◆ Entries with parts and joints
## BEGIN

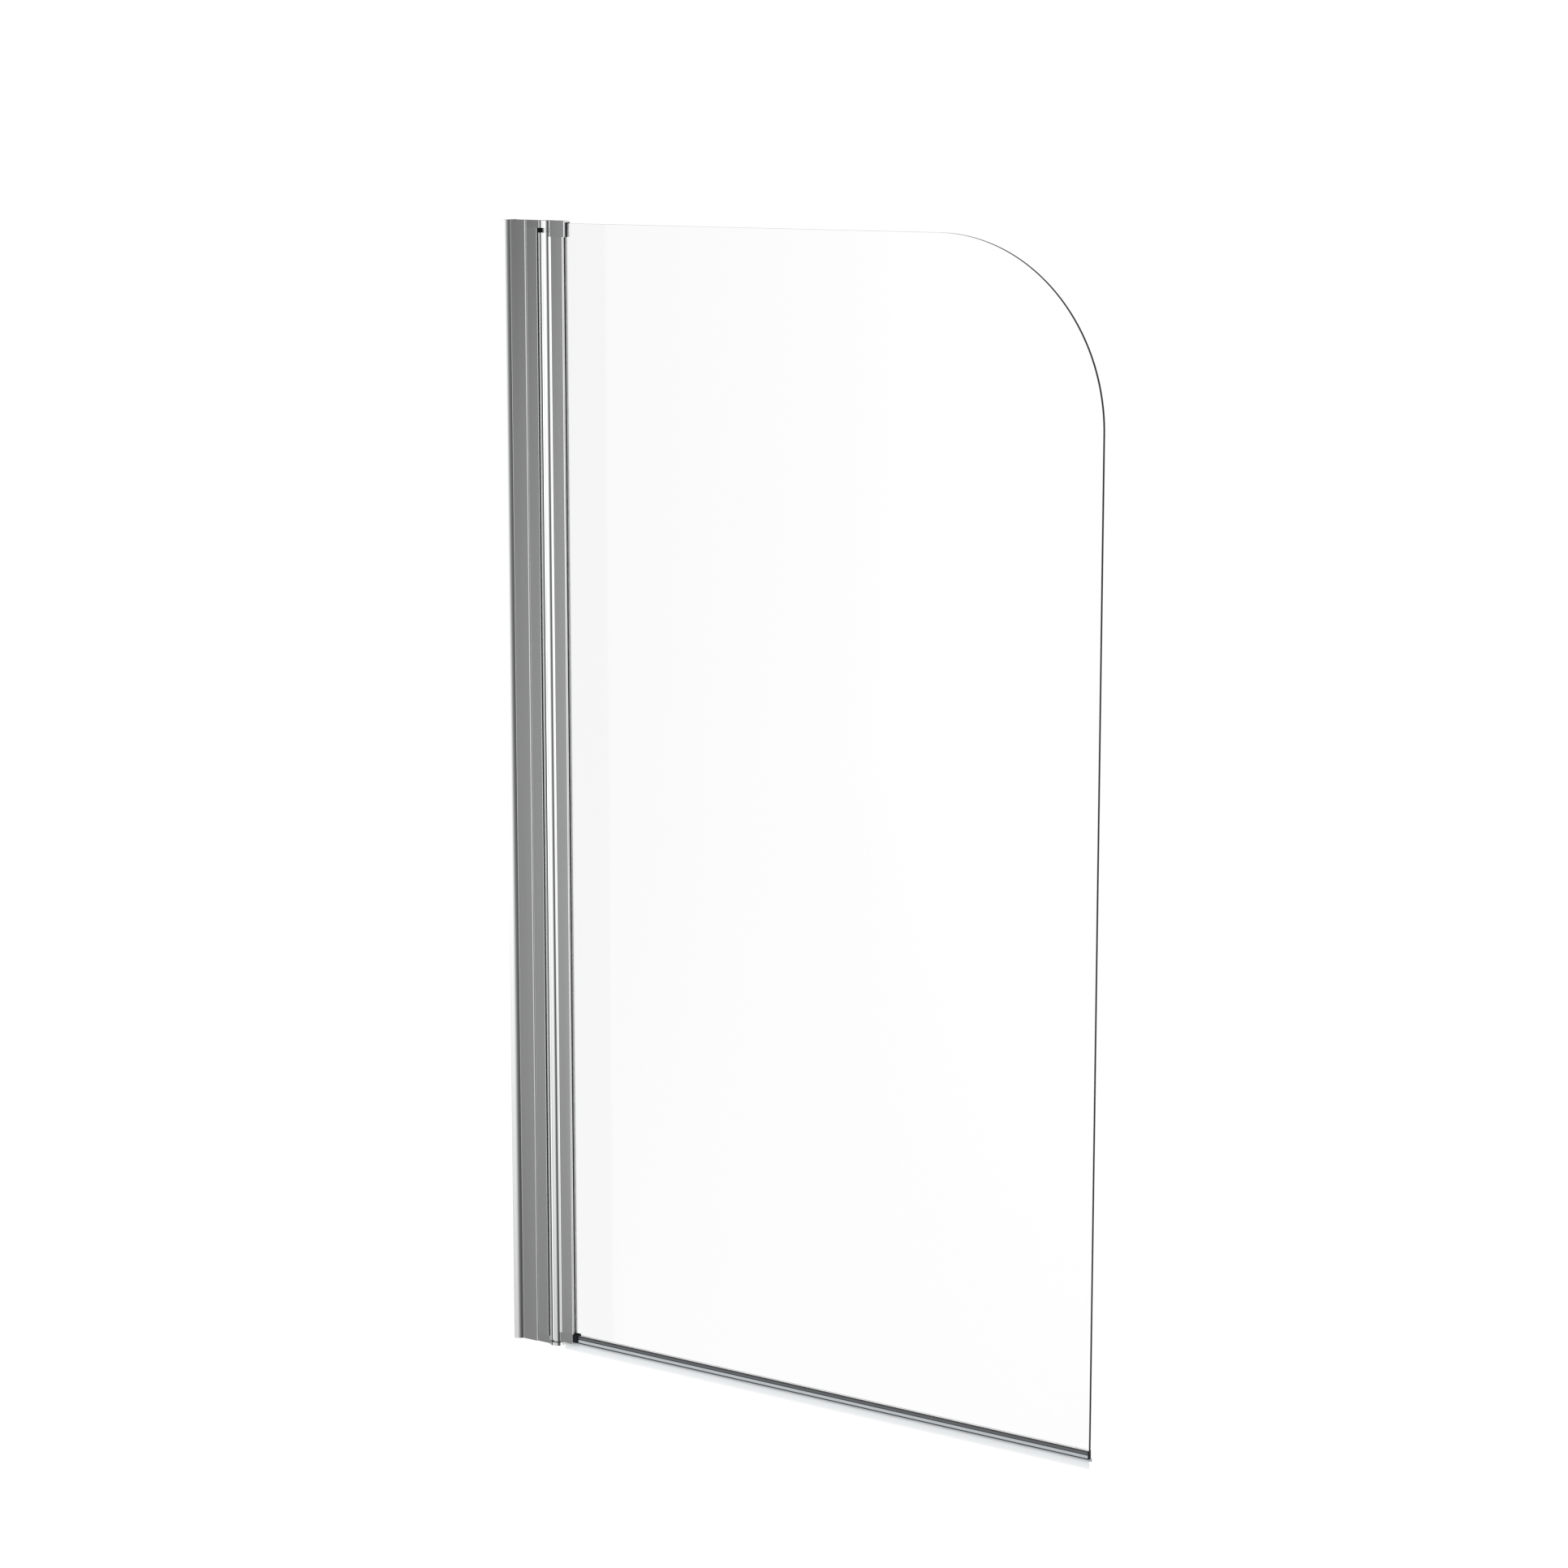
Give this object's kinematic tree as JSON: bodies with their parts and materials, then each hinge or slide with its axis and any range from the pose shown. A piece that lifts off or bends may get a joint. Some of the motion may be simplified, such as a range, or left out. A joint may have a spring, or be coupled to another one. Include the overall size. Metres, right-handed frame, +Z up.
{
  "type": "bath screen",
  "caption": "Frameless glass bath screen with a rounded top corner, hinged on a chrome wall profile that adjusts in width, with a clear water seal underneath.",
  "frame": {"origin": "bottom end of the wall profile, in the middle of the face that lies on the wall", "axes": "+X from the wall towards the free edge of the glass, +Y towards the bath, +Z up; Y = 0 is the middle of the glass"},
  "size_m": [0.8332, 0.0276, 1.4055],
  "materials": {
    "polished_aluminium": "bright polished extrusion",
    "chrome_plating": "bright chrome plating on a casting",
    "bright_steel": "ground and polished steel",
    "stainless_steel": "plain stainless steel",
    "grey_plastic": "fine matt moulding",
    "black_rubber": "matt extruded rubber",
    "black_nylon": "matt moulding",
    "white_nylon": "matt moulding",
    "clear_glass": "clear toughened glass with ground edges",
    "clear_gasket": "translucent soft strip",
    "clear_pvc": "clear rigid extrusion",
    "clear_soft_pvc": "clear soft blade"
  },
  "bodies": {
    "wall_profile": {"wall_channel": "polished_aluminium", "channel_top_plug": "grey_plastic", "channel_bottom_plug": "grey_plastic", "locking_screws": "stainless_steel", "locking_nut_plates": "stainless_steel", "locking_screw_caps": "chrome_plating"},
    "expander": {"expander_profile": "polished_aluminium", "hinge_seal": "black_rubber", "top_pivot_cap": "chrome_plating", "bottom_pivot_cap": "chrome_plating", "top_cap_screws": "stainless_steel", "bottom_cap_screws": "stainless_steel", "top_pivot_pin": "bright_steel", "bottom_pivot_pin": "bright_steel", "pin_grub_screw": "stainless_steel"},
    "hinge_ring": {"cam_ring": "black_nylon"},
    "panel": {"hinge_post": "polished_aluminium", "top_bush": "white_nylon", "bottom_bush": "white_nylon", "top_glass_block": "chrome_plating", "top_glass_pad": "black_rubber", "top_glass_liner": "clear_gasket", "bottom_glass_block": "chrome_plating", "glass_block_screws": "stainless_steel", "glass_panel": "clear_glass", "room_side_gasket": "black_rubber", "bath_side_gasket": "clear_gasket", "glass_edge_spacers": "clear_gasket", "seal_carrier": "clear_pvc", "seal_blade": "clear_soft_pvc", "seal_end_cap": "black_rubber", "seal_corner_pads": "black_rubber"}
  },
  "joints": [
    {"name": "width_adjust", "type": "slide", "parent": "wall_profile", "child": "expander", "axis": [1, 0, 0], "range_m": [-0.008, 0.008]},
    {"name": "panel_swing", "type": "hinge", "parent": "expander", "child": "hinge_ring", "pos_m": [0.0593, 0, 0], "axis": [0, 0, 1], "range_deg": [-90, 90]},
    {"name": "panel_rise", "type": "slide", "parent": "hinge_ring", "child": "panel", "axis": [0, 0, 1], "range_m": [0, 0.005]}
  ]
}
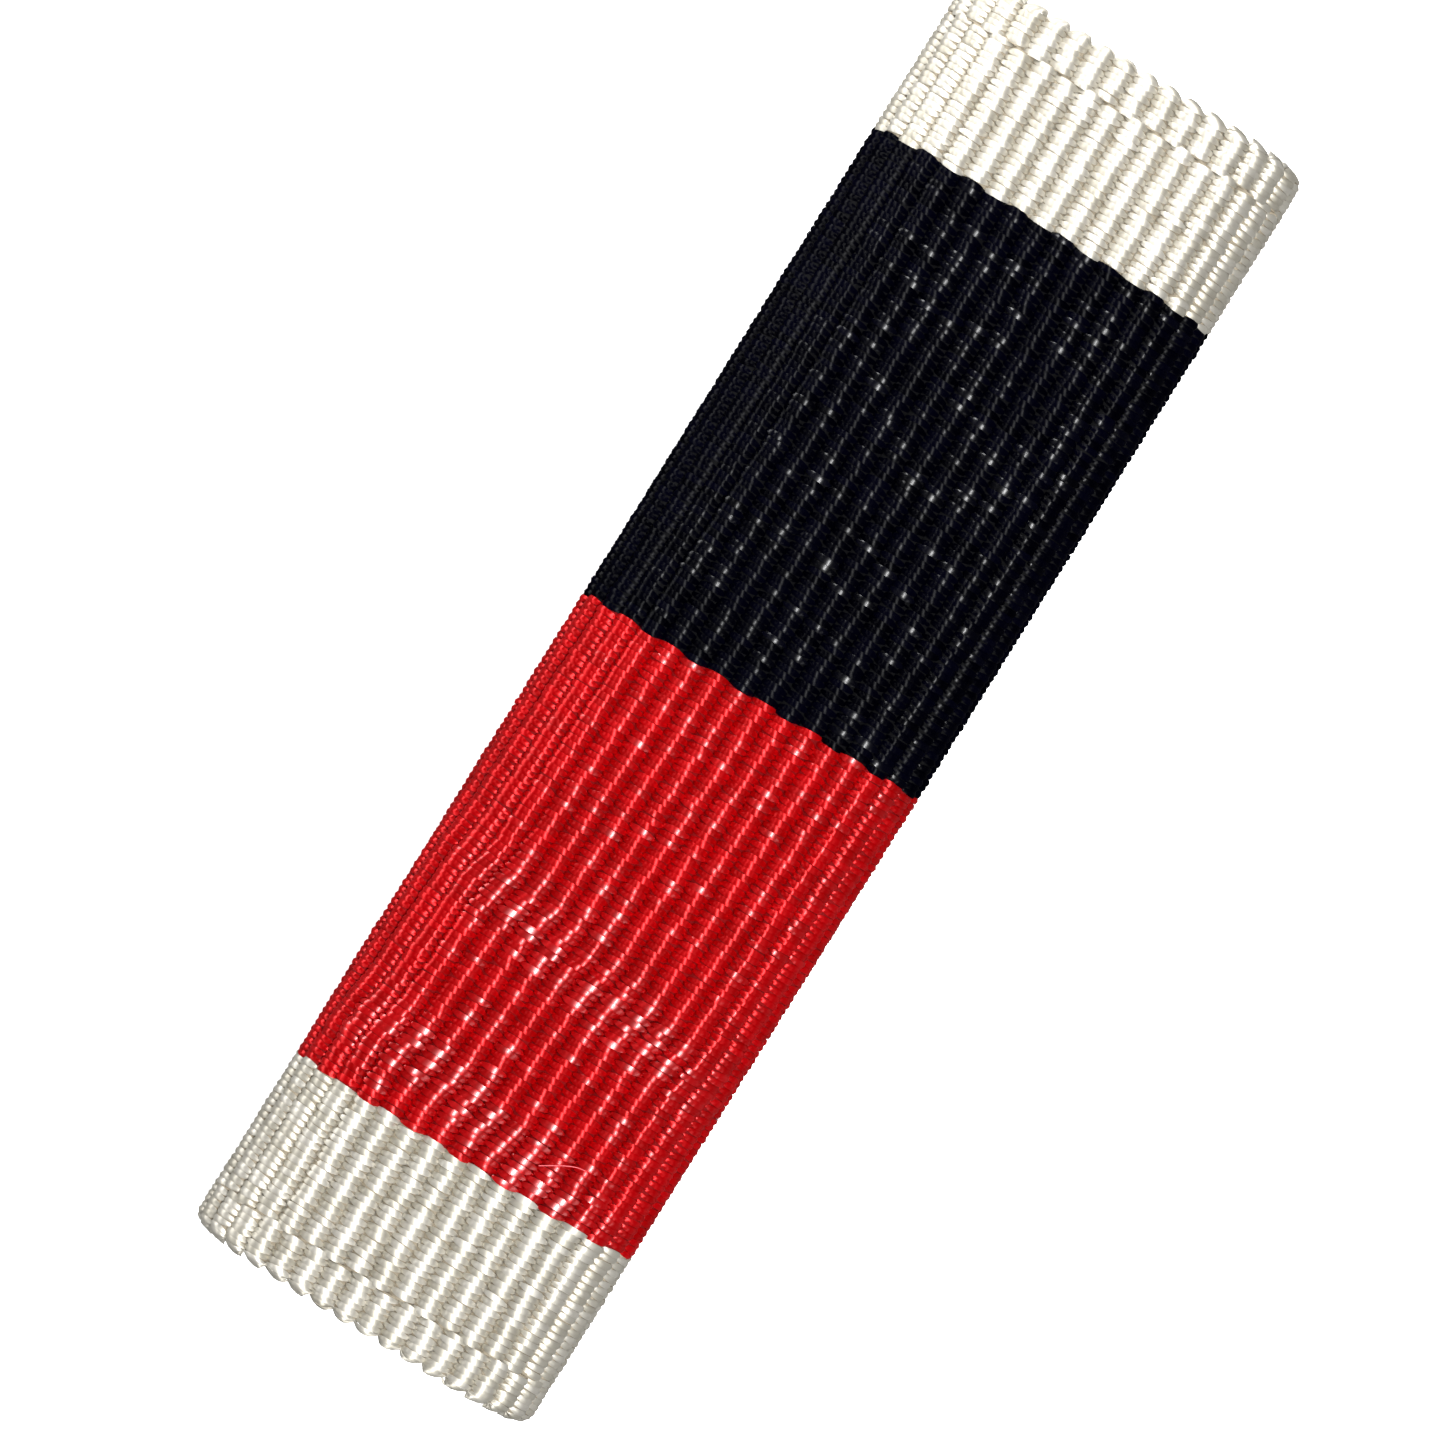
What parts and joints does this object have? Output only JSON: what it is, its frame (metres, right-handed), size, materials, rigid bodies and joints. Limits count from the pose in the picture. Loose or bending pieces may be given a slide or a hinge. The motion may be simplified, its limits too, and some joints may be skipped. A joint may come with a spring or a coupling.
{
  "type": "ribbon bar",
  "caption": "Ribbed, striped medal ribbon wrapped round a brass channel that slides on a mounting rail.",
  "frame": {"origin": "below the middle of the bar, on the plane that its back rests on", "axes": "+X along the bar, to the viewer's right when it is worn; +Y up when it is worn; +Z out of the ribbon's face"},
  "size_m": [0.0348, 0.0094, 0.0041],
  "materials": {
    "ribbon_cloth": "corded weave, four stripes: white, black, red, white",
    "rolled_brass": "rolled, lightly tarnished"
  },
  "bodies": {
    "root": {"ribbon": "ribbon_cloth", "channel_bar": "rolled_brass"}
  },
  "joints": []
}
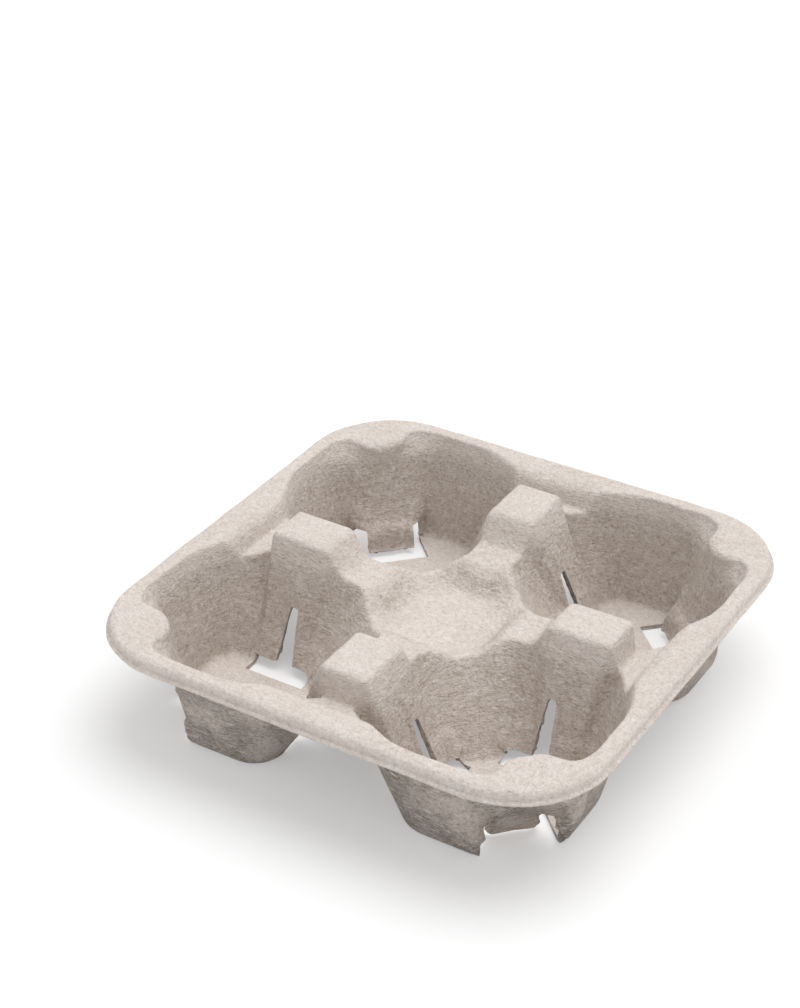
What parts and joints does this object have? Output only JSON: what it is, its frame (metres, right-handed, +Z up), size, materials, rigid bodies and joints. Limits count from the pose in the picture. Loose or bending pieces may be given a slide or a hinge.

## END

Quote the listing above in full, except for the pictures.

Give this object's kinematic tree as JSON: bodies with their parts and materials, then each hinge or slide with its axis and any range from the pose shown. A piece that lifts off or bends may get a joint. Some of the motion may be simplified, such as a range, or left out. A joint may have a spring, or be coupled to another one. Include the overall size. Metres, right-handed frame, +Z up.
{
  "type": "bath screen",
  "caption": "Frameless glass bath screen with a rounded top corner, hinged on a chrome wall profile that adjusts in width, with a clear water seal underneath.",
  "frame": {"origin": "bottom end of the wall profile, in the middle of the face that lies on the wall", "axes": "+X from the wall towards the free edge of the glass, +Y towards the bath, +Z up; Y = 0 is the middle of the glass"},
  "size_m": [0.8332, 0.0276, 1.4055],
  "materials": {
    "polished_aluminium": "bright polished extrusion",
    "chrome_plating": "bright chrome plating on a casting",
    "bright_steel": "ground and polished steel",
    "stainless_steel": "plain stainless steel",
    "grey_plastic": "fine matt moulding",
    "black_rubber": "matt extruded rubber",
    "black_nylon": "matt moulding",
    "white_nylon": "matt moulding",
    "clear_glass": "clear toughened glass with ground edges",
    "clear_gasket": "translucent soft strip",
    "clear_pvc": "clear rigid extrusion",
    "clear_soft_pvc": "clear soft blade"
  },
  "bodies": {
    "wall_profile": {"wall_channel": "polished_aluminium", "channel_top_plug": "grey_plastic", "channel_bottom_plug": "grey_plastic", "locking_screws": "stainless_steel", "locking_nut_plates": "stainless_steel", "locking_screw_caps": "chrome_plating"},
    "expander": {"expander_profile": "polished_aluminium", "hinge_seal": "black_rubber", "top_pivot_cap": "chrome_plating", "bottom_pivot_cap": "chrome_plating", "top_cap_screws": "stainless_steel", "bottom_cap_screws": "stainless_steel", "top_pivot_pin": "bright_steel", "bottom_pivot_pin": "bright_steel", "pin_grub_screw": "stainless_steel"},
    "hinge_ring": {"cam_ring": "black_nylon"},
    "panel": {"hinge_post": "polished_aluminium", "top_bush": "white_nylon", "bottom_bush": "white_nylon", "top_glass_block": "chrome_plating", "top_glass_pad": "black_rubber", "top_glass_liner": "clear_gasket", "bottom_glass_block": "chrome_plating", "glass_block_screws": "stainless_steel", "glass_panel": "clear_glass", "room_side_gasket": "black_rubber", "bath_side_gasket": "clear_gasket", "glass_edge_spacers": "clear_gasket", "seal_carrier": "clear_pvc", "seal_blade": "clear_soft_pvc", "seal_end_cap": "black_rubber", "seal_corner_pads": "black_rubber"}
  },
  "joints": [
    {"name": "width_adjust", "type": "slide", "parent": "wall_profile", "child": "expander", "axis": [1, 0, 0], "range_m": [-0.008, 0.008]},
    {"name": "panel_swing", "type": "hinge", "parent": "expander", "child": "hinge_ring", "pos_m": [0.0593, 0, 0], "axis": [0, 0, 1], "range_deg": [-90, 90]},
    {"name": "panel_rise", "type": "slide", "parent": "hinge_ring", "child": "panel", "axis": [0, 0, 1], "range_m": [0, 0.005]}
  ]
}
What parts and joints does this object have? Output only JSON: what it is, its frame (metres, right-handed), size, materials, rigid bodies and joints. Limits count from the pose in the picture. Loose or bending pieces may be given a slide or a hinge. The motion may be simplified, its limits too, and some joints may be skipped. A joint may come with a spring or a coupling.
{
  "type": "ribbon bar",
  "caption": "Ribbed, striped medal ribbon wrapped round a brass channel that slides on a mounting rail.",
  "frame": {"origin": "below the middle of the bar, on the plane that its back rests on", "axes": "+X along the bar, to the viewer's right when it is worn; +Y up when it is worn; +Z out of the ribbon's face"},
  "size_m": [0.0348, 0.0094, 0.0041],
  "materials": {
    "ribbon_cloth": "corded weave, four stripes: white, black, red, white",
    "rolled_brass": "rolled, lightly tarnished"
  },
  "bodies": {
    "root": {"ribbon": "ribbon_cloth", "channel_bar": "rolled_brass"}
  },
  "joints": []
}
What parts and joints does this object have? Output only JSON: what it is, its frame (metres, right-handed, +Z up), size, materials, rigid bodies and joints. Limits count from the pose in the picture. Loose or bending pieces may be given a slide or a hinge.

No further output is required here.